Martha And The Vandellas :- Martha Reeves and two ex-high school partners had their first big hit in 1963 with the Holland-Dozier-Holland composed ‘Heatwave’, followed by ‘Quicksand’. The following year, however, they enjoyed their biggest hit to date with the William Stevenson/Marvin Gaye composed ‘Dancing In The Street’, to this day one of the most popular dance records of all time. Other notable successes included ‘Nowhere To Run’ [1965], ‘Jimmy Mack’ [1967] and ‘Forget Me Not’ [1971].

Bananarama :- The most successful girl-band of the 1980s with a total of 27 hits to their credit, Sarah Dallin, Siobhán Fahey and Keren Woodward enjoyed 10 Top Ten hits – but never a chart-topper. These consisted of a mixture of cover versions of classic ‘60s and ‘70s hits as well as Stock/Aitken/Waterman material. In 1982, the year they came to prominence, they enjoyed success with The Fun Boy Three thanks to ‘It Ain’t What You Do [It’s The Way That You Do It’] and ‘Really Saying Something’, and achieved a major Top 5 hit by themselves with ‘Shy Boy’, as well as numerous hits between 1983 and 1984. In 1986 they were recruited into the dreaded Stock, Aitken and Waterman stable, with all their records sounding the same as those from Kylie Minogue, Sinitta and Rick Astley etc. In 1988, Siobhán Fahey left the band, and Jacqui O’Sullivan stepped in, only to depart three years later. There were no more hits after 1993.

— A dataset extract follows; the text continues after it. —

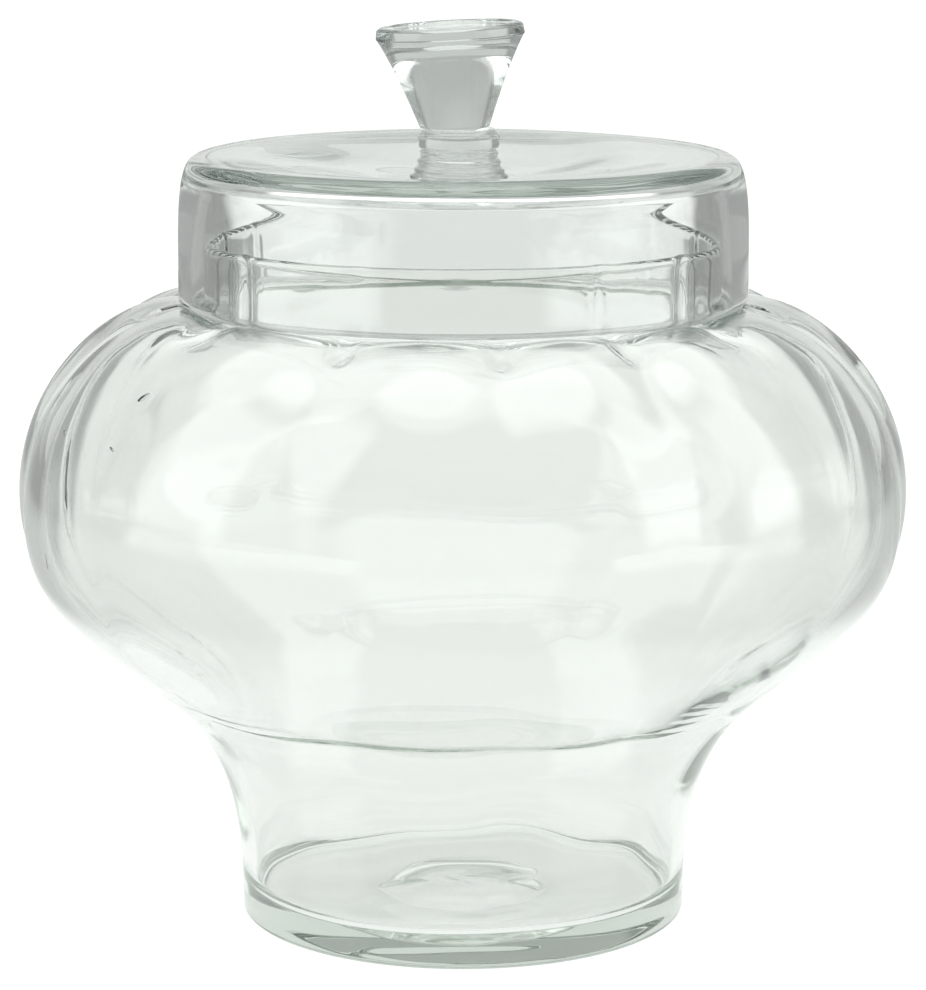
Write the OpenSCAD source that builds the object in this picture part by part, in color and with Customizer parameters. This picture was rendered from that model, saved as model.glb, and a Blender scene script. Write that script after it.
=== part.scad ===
// Blown glass apothecary jar: a melon-lobed body on a plain foot, with a dished lid that drops over the
// neck and carries a solid flared knob on a small round button. +Z is up and the origin is the centre
// of the base. All sizes are millimetres.

/* [Body] */
// Outer radius of the foot
foot_r = 55.8; // [54:0.2:57.6]
// Outer radius of the flare, where the foot turns into the belly
flare_r = 68.2; // [66:0.2:70]
// Height of that turn
flare_z = 50.4; // [46:0.2:54]
// Slope of the glass there, measured from upright
flare_slope = 37; // [30:1:44]
// Outer radius across the crowns of the lobes, at the widest level
belly_r = 111; // [108:0.5:114]
// Height of the widest level
belly_z = 106; // [103:0.5:109]
// Outer radius of the crease where the shoulder meets the neck
crease_r = 65.2; // [65:0.1:66]
// Height of the crease
crease_z = 154; // [152:0.5:155]
// Fall of the shoulder towards the crease
shoulder_fall = 19; // [10:1:22]
// Outer radius of the neck
neck_r = 63.8; // [62.5:0.1:64]
// Height of the rim
rim_z = 171; // [168:0.5:173]
// Thickness of the blown wall
wall_t = 3.3; // [2.6:0.1:4]
// Thickness of the solid floor at its edge
floor_t = 7.5; // [6:0.5:9]
// Radius of the ground hollow under the base
punt_r = 21; // [15:1:30]
// Depth of the ground hollow
punt_depth = 2.4; // [1:0.2:3]

/* [Lobes] */
// Number of lobes round the belly
lobes = 14; // [12:1:16]
// Depth of the furrows between the lobes at the widest level
furrow_depth = 2.5; // [2:0.5:6]
// Extra depth where each furrow is pinched in beside the neck
pinch_depth = 1.5; // [0:0.5:3]
// Depth of the furrows where they run on up the neck
neck_furrow_depth = 1.2; // [0:0.1:1.5]
// Height at which the furrows fade out above the foot
furrow_start_z = 18; // [16:1:30]

/* [Lid] */
// Outer radius of the skirt
lid_r = 70.4; // [69.8:0.1:71.5]
// Height of the raised edge of the top plate
lid_top_z = 191.3; // [189:0.1:194]
// Depth of the dish in the top plate
dish_depth = 6.2; // [3:0.1:7]
// Thickness of the skirt
skirt_t = 4; // [3:0.1:4.5]
// How far the inside of the skirt draws in towards the top plate
skirt_draw = 1.2; // [0:0.1:2]
// Thickness of the top plate
plate_t = 4.6; // [4:0.1:6]
// Gap between the resting lid and the shoulder
seat_gap = 0.3; // [0.2:0.1:0.6]

/* [Button and knob] */
// Radius of the button
button_r = 10; // [9:0.5:11]
// Radius of the skirt of glass that joins the button to the lid
button_foot_r = 12.4; // [11.5:0.2:13]
// Height of the button
button_h = 12.2; // [10:0.2:13]
// Sideways offset of the button from the middle of the lid
button_shift = -1; // [-2:0.1:2]
// Radius of the knob where it stands on the button
stem_r = 8.4; // [7:0.1:9]
// Radius of the knob over its lip
knob_r = 18.4; // [16:0.2:20]
// Height of the knob along its own axis
knob_h = 25.4; // [20:0.2:26]
// Lean of the knob out of upright
knob_lean = 3; // [0:0.5:6]
// Sideways offset of the knob's foot from the middle of the lid
knob_shift = -1.9; // [-2.5:0.1:2.5]

/* [Hidden] */
$fn = 120;
glass_tint = [0.80, 0.88, 0.86, 0.5];
lid_tint = [0.72, 0.82, 0.84, 0.5];
button_tint = [0.66, 0.76, 0.80, 0.7];
knob_tint = [0.58, 0.66, 0.72, 0.7];

// Steps round one lobe and round the whole body
lobe_steps = 6;
around = lobes * lobe_steps;
// Steps up each curve of the body
flare_steps = 5;
belly_steps = 7;
shoulder_steps = 8;
// Radius of the worn lower edge of the foot, and of the ground edges of the rim
foot_edge = 1.4;
rim_edge = 0.8;
// Radius of the corner between wall and floor, and rise of the floor to its middle
floor_corner = 3.5;
floor_rise = 1;
// Radius of the ball that cuts the hollow under the base
punt_ball_r = (punt_r * punt_r + punt_depth * punt_depth) / (2 * punt_depth);
// How far out from the crease the furrows reach full depth, and where the pinch is deepest
furrow_run = 16;
pinch_out = 9;
pinch_spread = 5;

// Dimensions of the lid that follow from the above
dish_z = lid_top_z - dish_depth;
dish_flat_r = 13;
lid_curl_r = lid_r - skirt_t / 2;

// Cubic curve through a and d, pulled towards b and c, and its direction of travel
function curve(a, b, c, d, t) =
    pow(1 - t, 3) * a + 3 * pow(1 - t, 2) * t * b + 3 * (1 - t) * t * t * c + pow(t, 3) * d;
function curve_way(a, b, c, d, t) =
    pow(1 - t, 2) * (b - a) + 2 * (1 - t) * t * (c - b) + t * t * (d - c);
function unit(v) = v / norm(v);
// 0 below a, 1 above b, and a smooth step between
function ease(a, b, x) = let (k = max(0, min(1, (x - a) / (b - a)))) k * k * (3 - 2 * k);

// The outside of the body as stations from foot to crease, each [radius, height, normal r, normal z]
function stations(a, b, c, d, steps, last = 0) = [
    for (i = [0 : steps - 1 + last])
        let (p = curve(a, b, c, d, i / steps), w = unit(curve_way(a, b, c, d, i / steps)))
            [p.x, p.y, w.y, -w.x]
];
foot_top = [foot_r, foot_edge];
turn = [flare_r, flare_z];
turn_way = [sin(flare_slope), cos(flare_slope)];
widest = [belly_r, belly_z];
crease = [crease_r, crease_z];
crease_way = [cos(shoulder_fall), sin(shoulder_fall)];
body_side = concat(
    stations(foot_top, foot_top + [0, 0.5 * (flare_z - foot_edge)], turn - 15 * turn_way, turn, flare_steps),
    stations(turn, turn + 24 * turn_way, widest - [0, 30], widest, belly_steps),
    stations(widest, widest + [0, 33], crease + 17 * crease_way, crease, shoulder_steps, last = 1)
);

// Where a point of the even ring of lobes lies on the blown body, whose lobes are not quite even
function drift(s) = s + 2.4 + 4 * cos(2 * s - 65) + 3.6 * cos(3 * s + 49) - 90;
// 1 in a furrow and 0 on the crown of a lobe
function furrow(s) = 1 - abs(sin(lobes * s / 2));
// Depth of the furrows at a station
function depth_at(st) =
    st[1] <= belly_z
        ? furrow_depth * ease(furrow_start_z, 0.9 * belly_z, st[1])
        : furrow_depth * ease(crease_r, crease_r + furrow_run, st[0])
            + pinch_depth * exp(-pow((st[0] - crease_r - pinch_out) / pinch_spread, 2))
                * ease(crease_r, crease_r + pinch_out / 2, st[0]);
// One point on a station, a step j round the body and inset from the outer surface
function ring_point(st, j, inset) =
    let (s = 360 * j / around, in = inset + depth_at(st) * furrow(s), r = st[0] - in * st[2], a = drift(s))
        [r * cos(a), r * sin(a), st[1] - in * st[3]];
function ring(st, inset = 0) = [for (j = [0 : around - 1]) ring_point(st, j, inset)];
// A level ring, dented towards the axis at each furrow
function level_ring(r, z, dent = 0) = [
    for (j = [0 : around - 1])
        let (s = 360 * j / around, a = drift(s), in = r - dent * furrow(s))
            [in * cos(a), in * sin(a), z]
];

// Closed outline of the glass, from the middle of the base, up the outside, over the rim and down inside
inner_neck_r = neck_r - wall_t;
inner_first = 2;
inner_foot = body_side[inner_first];
inner_wall_r = inner_foot[0] - wall_t * inner_foot[2];
corner_r = inner_wall_r - 0.9;
foot_rings = [level_ring(foot_r - foot_edge, 0), level_ring(foot_r - 0.3 * foot_edge, 0.3 * foot_edge)];
shoulder_end = len(body_side) - 2;
outer_rings = [for (i = [0 : shoulder_end]) ring(body_side[i])];
neck_dent = neck_furrow_depth;
rim_dent = 0.4 * neck_furrow_depth;
neck_rings = [
    level_ring(crease_r, crease_z, neck_dent),
    level_ring(neck_r, crease_z + 1.2, neck_dent),
    level_ring(neck_r, rim_z - 3, neck_dent),
    level_ring(neck_r, rim_z - rim_edge, rim_dent),
    level_ring(neck_r - rim_edge, rim_z, rim_dent),
    level_ring(inner_neck_r + rim_edge, rim_z, rim_dent),
    level_ring(inner_neck_r, rim_z - rim_edge, rim_dent),
    level_ring(inner_neck_r, rim_z - 3, neck_dent),
    level_ring(inner_neck_r, crease_z - 1.5, neck_dent),
    level_ring(inner_neck_r + 0.6, crease_z - 3.6, neck_dent)
];
inner_rings = [for (i = [shoulder_end : -1 : inner_first]) ring(body_side[i], wall_t)];
floor_rings = [
    for (k = [30, 60, 90])
        level_ring(corner_r - floor_corner * (1 - cos(k)), floor_t + floor_corner * (1 - sin(k))),
    level_ring(0.6 * corner_r, floor_t + 0.5 * floor_rise),
    level_ring(0.2 * corner_r, floor_t + floor_rise)
];
body_rings = concat(foot_rings, outer_rings, neck_rings, inner_rings, floor_rings);
body_points = [for (r = body_rings) each r];
last_ring = len(body_rings) - 1;
body_faces = concat(
    [[for (j = [0 : around - 1]) j]],
    [
        for (i = [0 : last_ring - 1], j = [0 : around - 1])
            let (k = (j + 1) % around, a = i * around + j, b = i * around + k, c = a + around, d = b + around)
                each [[a, c, b], [b, c, d]]
    ],
    [[for (j = [around - 1 : -1 : 0]) last_ring * around + j]]
);

// Height of the shoulder under the lid's edge, at the crown of a lobe, and of that edge above it
shoulder_last = body_side[shoulder_end];
shoulder_z = lookup(lid_curl_r, [crease, [shoulder_last[0], shoulder_last[1]]]);
seat_z = shoulder_z + seat_gap;

// Outline of the lid, half a section from the axis: dished top, rounded shoulder, skirt and curled edge
dish_edge_r = lid_r - 7;
function dish_point(r, down = 0) = [r, dish_z - down + dish_depth * ease(dish_flat_r, dish_edge_r, r)];
lid_corner = dish_point(dish_edge_r);
lid_side = [lid_r, lid_top_z - 22];
inner_corner_r = 3;
plate_inner_r = lid_r - skirt_t - skirt_draw - inner_corner_r;
plate_inner_z = dish_point(plate_inner_r, plate_t).y;
lid_outline = concat(
    [[0, dish_z]],
    [for (k = [0 : 10]) dish_point(dish_flat_r + (dish_edge_r - dish_flat_r) * k / 10)],
    [
        for (k = [1 : 10])
            curve(lid_corner, lid_corner + [4.5, 0.1], [lid_r, lid_top_z - 1.5], lid_side, k / 10)
    ],
    [[lid_r - 0.2, seat_z + 5]],
    [
        for (k = [0 : 15 : 180])
            [lid_curl_r + skirt_t / 2 * cos(k) - 0.6 * sin(k / 2), seat_z + skirt_t / 2 * (1 - sin(k))]
    ],
    [[lid_r - skirt_t, seat_z + 6], [lid_r - skirt_t, lid_side.y]],
    [
        for (k = [0 : 18 : 90])
            [plate_inner_r + inner_corner_r * cos(k), plate_inner_z - inner_corner_r * (1 - sin(k))]
    ],
    [for (k = [8 : -1 : 0]) dish_point(dish_flat_r + (plate_inner_r - dish_flat_r) * k / 9, plate_t)],
    [[0, dish_z - plate_t]]
);

// Outline of the button: a skirt of glass drawn out over the lid, a rounded side and a flat top
button_outline = concat(
    [[0, 0], [button_foot_r, 0]],
    [
        for (k = [1 : 6])
            curve([button_foot_r, 0], [button_r + 0.2, 0.8], [button_r, 1.6], [button_r, 3.6], k / 6)
    ],
    [
        for (k = [0 : 15 : 90])
            [button_r - 1.5 + 1.5 * cos(k), button_h - 2.4 + 2.4 * sin(k)]
    ],
    [[0, button_h]]
);

// Outline of the knob: a near-straight cone that widens to a rolled lip round a shallow hollow
lip_r = 1.7;
stem_sink = 3;
flank_top = [knob_r, knob_h - 1.6 * lip_r];
knob_outline = concat(
    [[0, -stem_sink], [stem_r, -stem_sink]],
    [
        for (k = [0 : 8])
            curve([stem_r, 0], [stem_r + 2.6, 7], [knob_r - 4, 0.62 * knob_h], flank_top, k / 8)
    ],
    [
        for (k = [30 : 30 : 120])
            [knob_r - lip_r + lip_r * cos(k), knob_h - lip_r + lip_r * sin(k)]
    ],
    [[0.8 * knob_r, knob_h - 0.9], [0.5 * knob_r, knob_h - 1.3], [0, knob_h - 1.4]]
);

// Blown body: foot, flare, lobed belly, shoulder and neck in one wall, with a ground hollow below
module jar_body() {
    color(glass_tint)
        difference() {
            polyhedron(points = body_points, faces = body_faces, convexity = 8);
            translate([0, 0, punt_depth - punt_ball_r])
                sphere(r = punt_ball_r);
        }
}

// Lid: a dished plate with a deep skirt that drops over the neck and rests on the shoulder
module lid() {
    color(lid_tint)
        rotate_extrude()
            polygon(lid_outline);
}

// Button fused to the middle of the lid
module knob_button() {
    color(button_tint)
        translate([button_shift, 0, dish_z])
            rotate_extrude()
                polygon(button_outline);
}

// Knob: a leaning solid cone cut flat where it stands on the button
module knob() {
    stand_z = dish_z + button_h;
    color(knob_tint)
        difference() {
            translate([knob_shift, 0, stand_z])
                rotate([0, -knob_lean, 0])
                    rotate_extrude()
                        polygon(knob_outline);
            translate([-knob_r, -knob_r, stand_z - 2 * stem_sink])
                cube([2 * knob_r, 2 * knob_r, 2 * stem_sink]);
        }
}

jar_body();
lid();
knob_button();
knob();
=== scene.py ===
import math

import bpy
import numpy as np
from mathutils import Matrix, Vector


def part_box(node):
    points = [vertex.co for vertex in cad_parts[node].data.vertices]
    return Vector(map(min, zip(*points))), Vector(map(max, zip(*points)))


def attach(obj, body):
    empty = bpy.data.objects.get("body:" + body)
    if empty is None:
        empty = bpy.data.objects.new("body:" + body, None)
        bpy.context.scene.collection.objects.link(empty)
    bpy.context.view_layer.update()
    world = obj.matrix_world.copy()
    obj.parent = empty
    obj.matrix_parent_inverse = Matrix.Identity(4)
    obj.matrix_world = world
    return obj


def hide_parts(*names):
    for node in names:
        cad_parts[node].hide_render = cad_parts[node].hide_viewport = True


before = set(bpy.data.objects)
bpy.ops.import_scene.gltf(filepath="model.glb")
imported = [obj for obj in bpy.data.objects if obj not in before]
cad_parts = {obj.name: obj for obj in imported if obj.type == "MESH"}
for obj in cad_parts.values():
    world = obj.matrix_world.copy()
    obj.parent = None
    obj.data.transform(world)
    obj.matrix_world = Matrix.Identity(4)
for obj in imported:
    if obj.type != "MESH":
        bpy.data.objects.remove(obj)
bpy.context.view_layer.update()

# Looks for the apothecary jar: four pieces of clear blown glass on a pale floor. All sizes are metres.
# The shapes follow the CAD model closely on far finer meshes, with the unevenness of hand work. Small ones
# such as the rounding of the rim and the depth of the furrows are settled here for their looks.

MM = 0.001

# ---------------------------------------------------------------- dimensions from the frame

_, jar_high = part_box("jar_body")
lid_low, lid_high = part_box("lid")
button_low, button_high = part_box("knob_button")

RIM_Z = jar_high.z
LID_R = lid_high.x
LID_TOP = lid_high.z
SEAT_Z = lid_low.z
DISH_Z = button_low.z
BUTTON_TOP = button_high.z
BUTTON_FOOT_R = (button_high.x - button_low.x) / 2
BUTTON_X = (button_high.x + button_low.x) / 2

# ---------------------------------------------------------------- driving dimensions of the glass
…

The Supremes :- The most successful all-girl group, comprising Diana Ross, Mary Wilson and Florence Ballard, had no less than 12 chart-topping hits from 1964 to 1969 in their native U.S., notably ‘Where Did  Our Love Go’ and ‘Baby Love’ [1964], ‘Stop [In The Name Of Love]’ [1965], ‘You Can’t Hurry Love’ and ‘You Keep Me Hangin’ On’ [both1966], ‘Love Is Here And Now You’re Gone’ and ‘The Happening’ [both 1967], ‘Love Child’ [1968] and ‘Someday We’ll Be Together’ [1969]. But none reached the top in Ireland and only ‘Baby Love’ reached No. 1 in the U.K. Most of these hits were penned by Holland, Dozier and Holland. Always the focal point of the group, Diana Ross was elevated to featured status in 1967, the group now billed as Diana Ross and The Supremes. That same year, Cindy Birdson replaced Florence Ballard, and Diana Ross left in January, 1970, for a solo career. Jean Terrell replaced Ross, and the trio reverted to simply The Supremes to enjoy hits in their own right. From 1972, the group went through many personnel changes, and the hits dried up by the mid-1970s.